Friday, January 07, 2011

Here's Hoping.


There's been a lot of commentary about an interview that The New York Times conducted with Indiana Governor Mitch Daniels. It's worth reading in full. I was particularly struck by what Governor Daniels said at the end.

Transcript:

Mr. Daniels: I start from a premise that not everyone would agree with, I guess. I believe the American experiment is in mortal peril because of the debt we have coming….

This is more frightening than even the Soviet nuclear threat, which would have been more horrible. If we go broke, we’ll still be alive, but the probability was so small. In this case, the damage, the catastrophe, will be very, very severe, and the probability – I mean, and it’s inexorable
.

Q: Absent action.

Mr. Daniels: Absent action, yeah. The probability, I think, sadly, is very high.

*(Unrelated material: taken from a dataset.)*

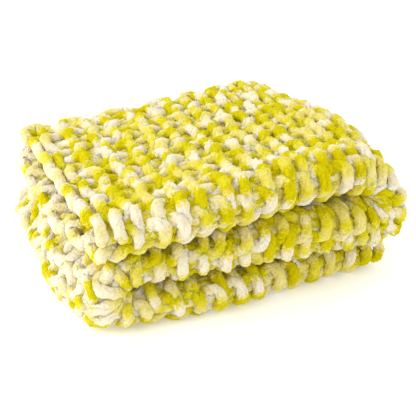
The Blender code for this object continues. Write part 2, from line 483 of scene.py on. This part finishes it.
# the inner sheet shows only between the stitches, so it is dyed and tufted like them
inner = dict(
    cellsAlong=110, cellsAcross=66, endInset=0.032, edgeInset=0.030, thickness=0.002,
    shades=((0.40, (0.64, 0.55, 0.0, 1.0)), (0.52, (0.78, 0.69, 0.08, 1.0)),
            (0.62, (0.86, 0.79, 0.45, 1.0)), (0.80, (0.90, 0.85, 0.74, 1.0))),
    # the left end is lifted paler here too, partly dye and partly painted light
    paleAndLitShift=0.28, mottleScale=60.0, tuftScale=130.0, bumpDepth=0.006, gloss=0.05,
)


def innerSheet(name):
    work = bmesh.new()
    bmesh.ops.create_grid(work, x_segments=inner["cellsAlong"], y_segments=inner["cellsAcross"], size=0.5)
    flat = np.array([vert.co for vert in work.verts])
    u = (flat[:, 0] + 0.5) * (blanketLength - 2 * inner["endInset"]) + inner["endInset"]
    v = flat[:, 1] * (fold["width"] - 2 * inner["edgeInset"])
    points = placedPoints(u, v, 0.0)
    for vert, point in zip(work.verts, points):
        vert.co = point
    mesh = bpy.data.meshes.new(name)
    work.to_mesh(mesh)
    work.free()
    markPoints(mesh, "pale", paleDyeAndPaintedLight(points))
    mesh.shade_smooth()
    piece = sceneObject(name, mesh)
    thick = piece.modifiers.new("thickness", "SOLIDIFY")
    thick.thickness = inner["thickness"]
    thick.offset = 0.0
    return piece


def innerMaterial(name):
    material, wires, shader = newMaterial(name)
    place = wires.add("TexCoord", output=3)
    mottle = wires.add("TexNoise", {"noise_dimensions": "3D"},
                       {"Vector": place, "Scale": inner["mottleScale"], "Detail": 3.0})
    tufts = wires.add("TexVoronoi", {"feature": "SMOOTH_F1"}, {"Vector": place, "Scale": inner["tuftScale"]})
    pale = wires.add("Attribute", {"attribute_name": "pale"}, output=2)
    # the left end is lifted paler: partly dye, partly painted light
    colour = wires.add("ValToRGB", {"stops": inner["shades"]}, {"Fac": mottle + inner["paleAndLitShift"] * pale})
    bump = wires.add("Bump", None, {"Height": 1.0 - tufts, "Strength": 1.0, "Distance": inner["bumpDepth"]})
    wires.fill(shader, {
        "Base Color": colour, "Roughness": 1.0, "Specular IOR Level": inner["gloss"], "Normal": bump,
    })
    return material


random = np.random.default_rng(knit["seed"])
plushYarn = plushMaterial("plushYarn")
ground = innerSheet("innerGround")
ground.data.materials.append(innerMaterial("shadedYarn"))
yarnPieces = []
for number, first in enumerate(range(0, knit["rows"], knit["rowsPerPiece"])):
    last = min(first + knit["rowsPerPiece"], knit["rows"])
    yarnPieces.append(yarnPiece(f"knitRows{number + 1}", first, yarnPath(first, last, random), random))
for number, side in enumerate((1.0, -1.0)):
    path = edgePath(side, random)
    yarnPieces.append(yarnPiece(f"edgeChain{number + 1}", knit["chainDyeStart"] + number, path, random))
for piece in yarnPieces:
    piece.data.materials.append(plushYarn)
    print(piece.name, len(piece.data.polygons), "faces")

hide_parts("blanket")
for piece in [ground, *yarnPieces]:
    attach(piece, "root")
print("blanket made")

# floor, light and camera
room = dict(
    floorSize=6.0, floorShade=(0.94, 0.94, 0.94, 1.0), floorRoughness=0.9, floorGlow=0.22,
    skyColour=(1.0, 1.0, 1.0, 1.0), skyStrength=1.0,
    keyPlace=(-2.0, 0.1, 1.3), keySize=1.8, keyPower=31.0,
    fillPlace=(2.1, -0.5, 1.2), fillSize=1.6, fillPower=9.5,
    target=(0.006, -0.011, 0.080), azimuth=-24.4, elevation=26.8, distance=1.40,
    lens=77.9, sensor=36.0, shiftX=0.019, shiftY=-0.0144,
)


def plainFloor(name):
    work = bmesh.new()
    bmesh.ops.create_grid(work, x_segments=1, y_segments=1, size=room["floorSize"] / 2)
    mesh = bpy.data.meshes.new(name)
    work.to_mesh(mesh)
    work.free()
    material, wires, shader = newMaterial("paleFloor")
    wires.fill(shader, {
        "Base Color": room["floorShade"], "Roughness": room["floorRoughness"],
        "Emission Color": (1.0, 1.0, 1.0, 1.0), "Emission Strength": room["floorGlow"],
    })
    mesh.materials.append(material)
    return sceneObject(name, mesh)


def softLight(name, place, size, power):
    data = bpy.data.lights.new(name, "AREA")
    data.energy = power
    data.size = size
    lamp = sceneObject(name, data)
    lamp.location = place
    lamp.rotation_euler = (Vector(room["target"]) - Vector(place)).to_track_quat("-Z", "Y").to_euler()


floor = plainFloor("floor")

world = bpy.data.worlds.new("studio")
world.use_nodes = True
sky = world.node_tree.nodes["Background"]
sky.inputs["Color"].default_value = room["skyColour"]
sky.inputs["Strength"].default_value = room["skyStrength"]
bpy.context.scene.world = world
bpy.context.scene.view_settings.view_transform = "Standard"
for light in ("key", "fill"):
    softLight(light + "Light", room[light + "Place"], room[light + "Size"], room[light + "Power"])

azimuth, elevation = math.radians(room["azimuth"]), math.radians(room["elevation"])
level = math.cos(elevation)
away = Vector((math.sin(azimuth) * level, -math.cos(azimuth) * level, math.sin(elevation)))
cameraData = bpy.data.cameras.new("camera")
cameraData.lens = room["lens"]
cameraData.sensor_width = room["sensor"]
cameraData.shift_x = room["shiftX"]
cameraData.shift_y = room["shiftY"]
camera = sceneObject("camera", cameraData)
camera.location = Vector(room["target"]) + away * room["distance"]
camera.rotation_euler = (-away).to_track_quat("-Z", "Y").to_euler()
bpy.context.scene.camera = camera
print("room ready")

I was struck by this because I think it's true and because I think a huge cross-section of the electorate also thinks it's true or that it might be true. And that this "mortal peril," as Daniels calls it, is the central political issue of our time. And that the probability that we, as a nation, will not take action is, indeed and sadly, very high.

I wrote about this last year in a somewhat ponderous piece about the disconnect between President Obama's political agenda and the reality of our situation. Someone wrote me an email yesterday asking if I was "relieved" that Bill Daley was taking over as White House Chief of Staff. I like and admire Bill Daley. He's arguably the best fixer in the Democratic Party and I have a keen appreciation of the role that fixers play in making government work. They are essential.

But I'll be a lot more relieved when President Obama starts saying that he too thinks "the American experiment is in mortal peril because of the debt we have coming." And then starts to take action to deal with the overwhelming obligations that loom, just around the corner. The truth is that only a Democrat can "fix" Social Security. Only a Democrat can restructure Medicare back into a much leaner "basic" health care coverage plan. Republicans don't have the political standing (on these two issues) to do so.

Social Security and Medicare/Medicaid are the mother of all unfunded liabilities and if we don't do something about them in the next seven years, they will literally eat us alive in the 2020s. The Bowles-Simpson Commission on Deficit Reduction did an admirable job of making clear what happens if we don't deal with these obligations. In three words, we'll go broke. And if we go broke, then the American experiment will come asunder and not gently.

These next 1-3 years will determine which way the tide turns. One hopes that President Obama understands this and addresses it forthrightly in his State of the Union Address. If he does, he will, in all future debates, have the truth on his side, since it is inarguable that we cannot continue down the path we are on.

From truth comes authority. Authority is what the Obama Administration has lacked since its inception. The President and his advisors completely misread their political situation when they first moved into the White House. They thought it enabled an ambitious liberal agenda; no crisis should ever go to waste, etc. The truth is that this moment in our history requires shared sacrifice nationally. Everybody has to give up something. Otherwise, it really is the tragedy of the commons.

The Simpson-Bowles plan is a reasonably good first draft for getting after what ails us. Hopefully, the president will make it, or something like it, his own. If he doesn't, then all the Bill Daleys in the world won't be able to fix what will be broken.